> _DIRECTIONS FOR THIS TASK_
Send back all the data below, exactly as given.

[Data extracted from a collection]
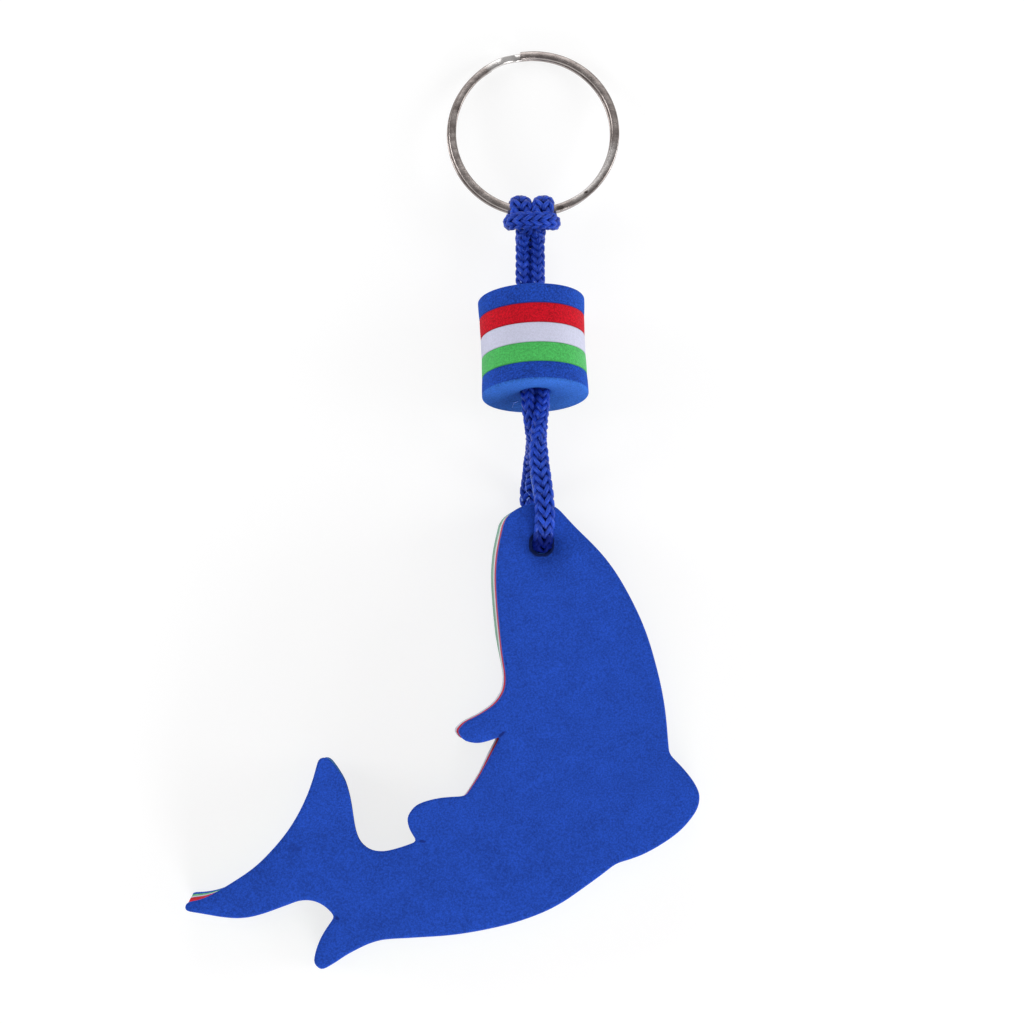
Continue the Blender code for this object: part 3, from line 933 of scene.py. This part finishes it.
backStrand = [
    ((0.0, 0.0, 4.6), (0, -1, 0), "hole"), ((-0.03, 0.2, 3.2), (0, -0.9, -0.4), "hole"),
    ((-0.15, 0.9, 2.0), (0, -0.5, -0.85), "free"), ((-0.5, 2.1, 1.3), (0, -0.1, -1), "free"),
    ((-1.0, 3.8, 1.1), (0, 0, -1), "free"), ((-1.6, 5.7, 1.1), (0, 0, -1), "free"),
    ((-2.0, 7.6, 1.15), (0, 0, -1), "free"), ((-1.95, 9.4, 1.55), (0, 0.3, -1), "free"),
    ((-1.65, 11.4, 3.1), (0, 0.6, -0.8), "free"), ((-1.45, 13.6, 5.75), (0.3, 0.6, -0.7), "free"),
    ((-1.3, 16.0, 8.9), (0.6, 0.5, -0.5), "pair"), ((-1.35, 18.4, 11.8), (0.9, 0.3, -0.3), "pair"),
    ((-1.65, 20.8, 13.85), (1, 0, 0), "pair"), ((-2.05, 23.2, 14.6), (1, 0, 0), "pair"),
]
# half width and half thickness of the yarn's middle line, and the spacing of the courses
strandShapes = {
    "pair": (1.00 * mm, 0.80 * mm, 1.43 * mm),
    "lobe": (1.42 * mm, 0.42 * mm, 1.45 * mm),
    "crown": (1.10 * mm, 0.46 * mm, 1.45 * mm),
    "turn": (0.72 * mm, 0.55 * mm, 1.45 * mm),
    "bar": (1.00 * mm, 0.55 * mm, 1.45 * mm),
    "free": (1.22 * mm, 0.50 * mm, 1.70 * mm),
    "hole": (1.20 * mm, 1.00 * mm, 1.60 * mm),
}


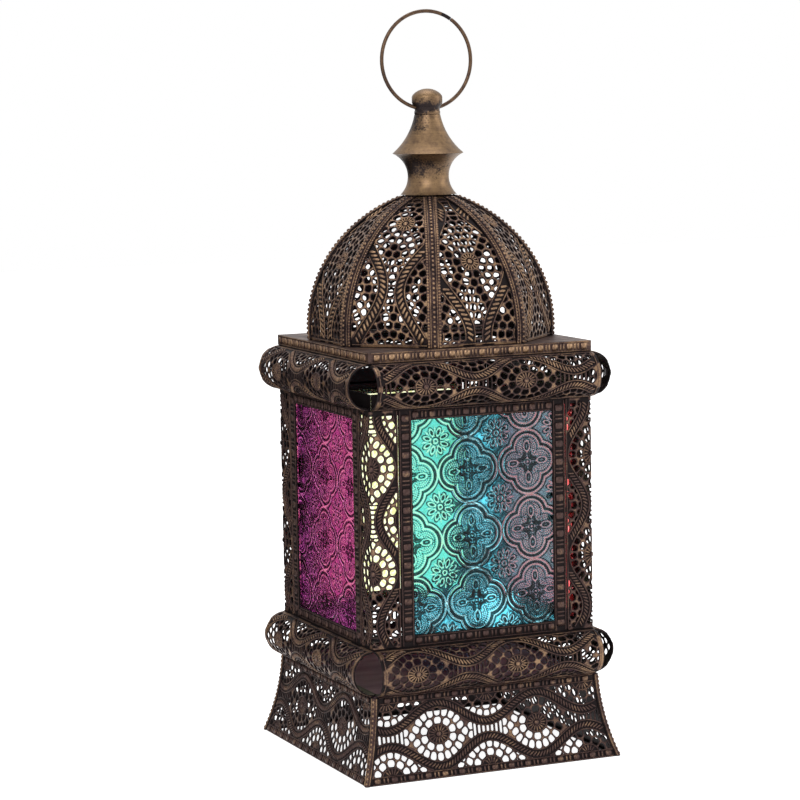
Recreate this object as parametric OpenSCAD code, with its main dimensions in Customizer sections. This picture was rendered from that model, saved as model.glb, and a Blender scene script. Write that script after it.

> _SOLUTION_
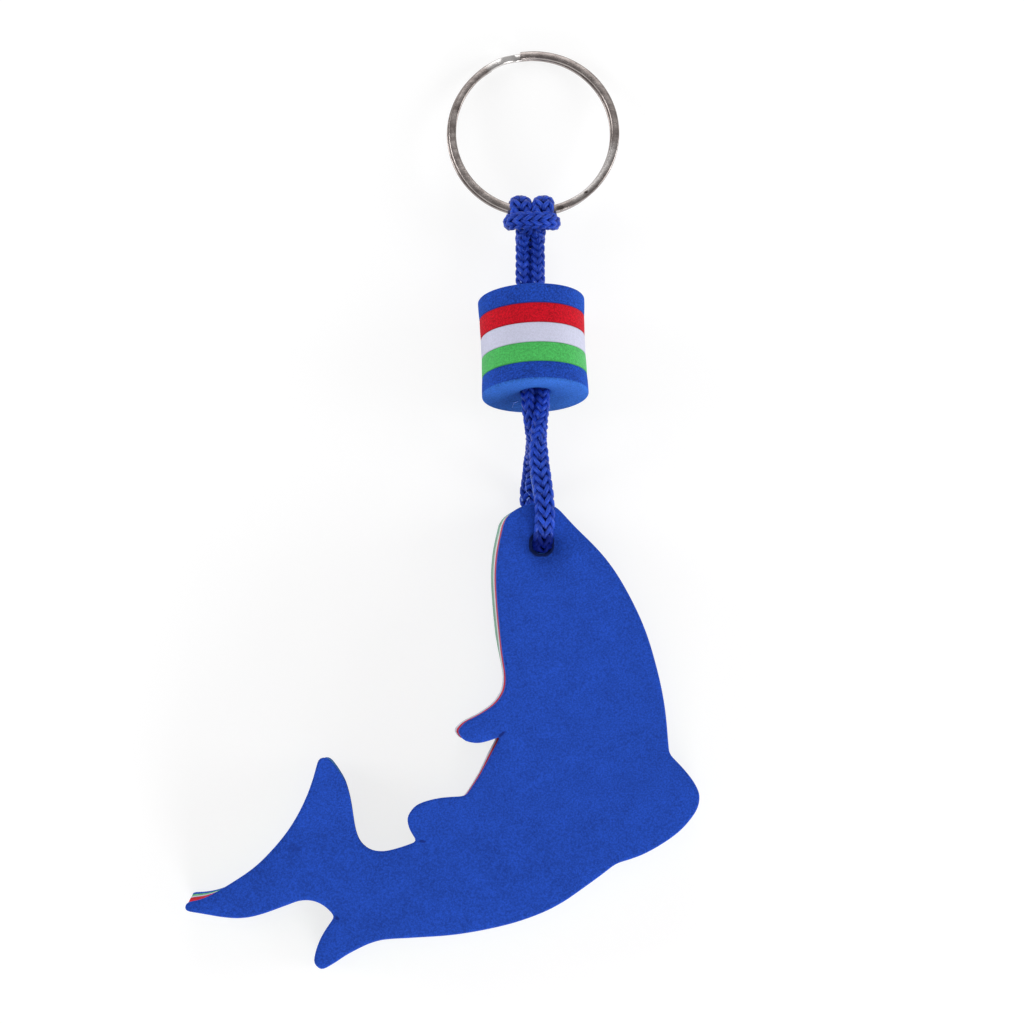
Continue the Blender code for this object: part 3, from line 933 of scene.py. This part finishes it.
backStrand = [
    ((0.0, 0.0, 4.6), (0, -1, 0), "hole"), ((-0.03, 0.2, 3.2), (0, -0.9, -0.4), "hole"),
    ((-0.15, 0.9, 2.0), (0, -0.5, -0.85), "free"), ((-0.5, 2.1, 1.3), (0, -0.1, -1), "free"),
    ((-1.0, 3.8, 1.1), (0, 0, -1), "free"), ((-1.6, 5.7, 1.1), (0, 0, -1), "free"),
    ((-2.0, 7.6, 1.15), (0, 0, -1), "free"), ((-1.95, 9.4, 1.55), (0, 0.3, -1), "free"),
    ((-1.65, 11.4, 3.1), (0, 0.6, -0.8), "free"), ((-1.45, 13.6, 5.75), (0.3, 0.6, -0.7), "free"),
    ((-1.3, 16.0, 8.9), (0.6, 0.5, -0.5), "pair"), ((-1.35, 18.4, 11.8), (0.9, 0.3, -0.3), "pair"),
    ((-1.65, 20.8, 13.85), (1, 0, 0), "pair"), ((-2.05, 23.2, 14.6), (1, 0, 0), "pair"),
]
# half width and half thickness of the yarn's middle line, and the spacing of the courses
strandShapes = {
    "pair": (1.00 * mm, 0.80 * mm, 1.43 * mm),
    "lobe": (1.42 * mm, 0.42 * mm, 1.45 * mm),
    "crown": (1.10 * mm, 0.46 * mm, 1.45 * mm),
    "turn": (0.72 * mm, 0.55 * mm, 1.45 * mm),
    "bar": (1.00 * mm, 0.55 * mm, 1.45 * mm),
    "free": (1.22 * mm, 0.50 * mm, 1.70 * mm),
    "hole": (1.20 * mm, 1.00 * mm, 1.60 * mm),
}


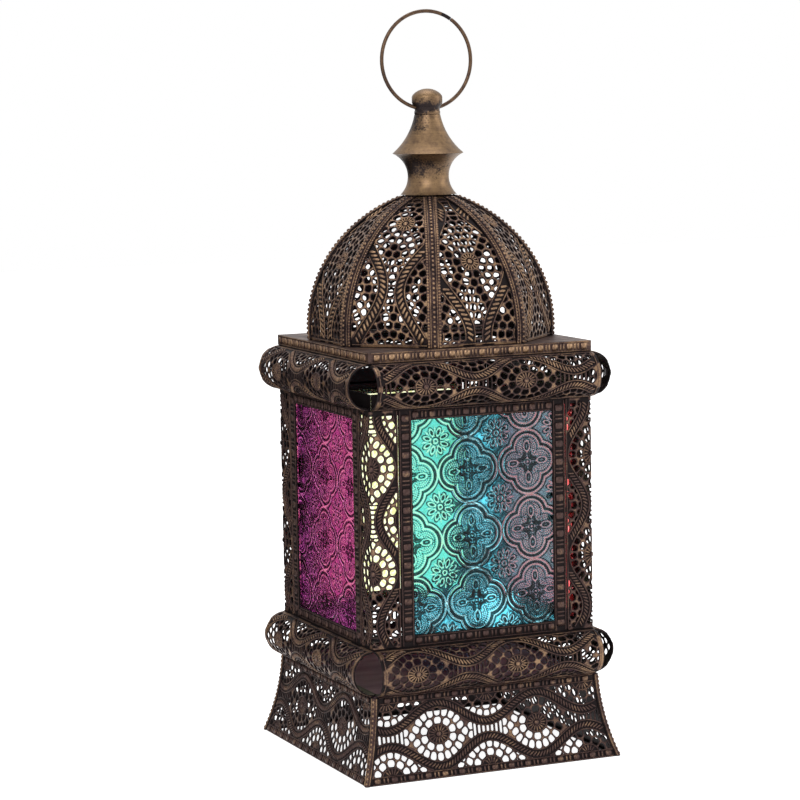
Recreate this object as parametric OpenSCAD code, with its main dimensions in Customizer sections. This picture was rendered from that model, saved as model.glb, and a Blender scene script. Write that script after it.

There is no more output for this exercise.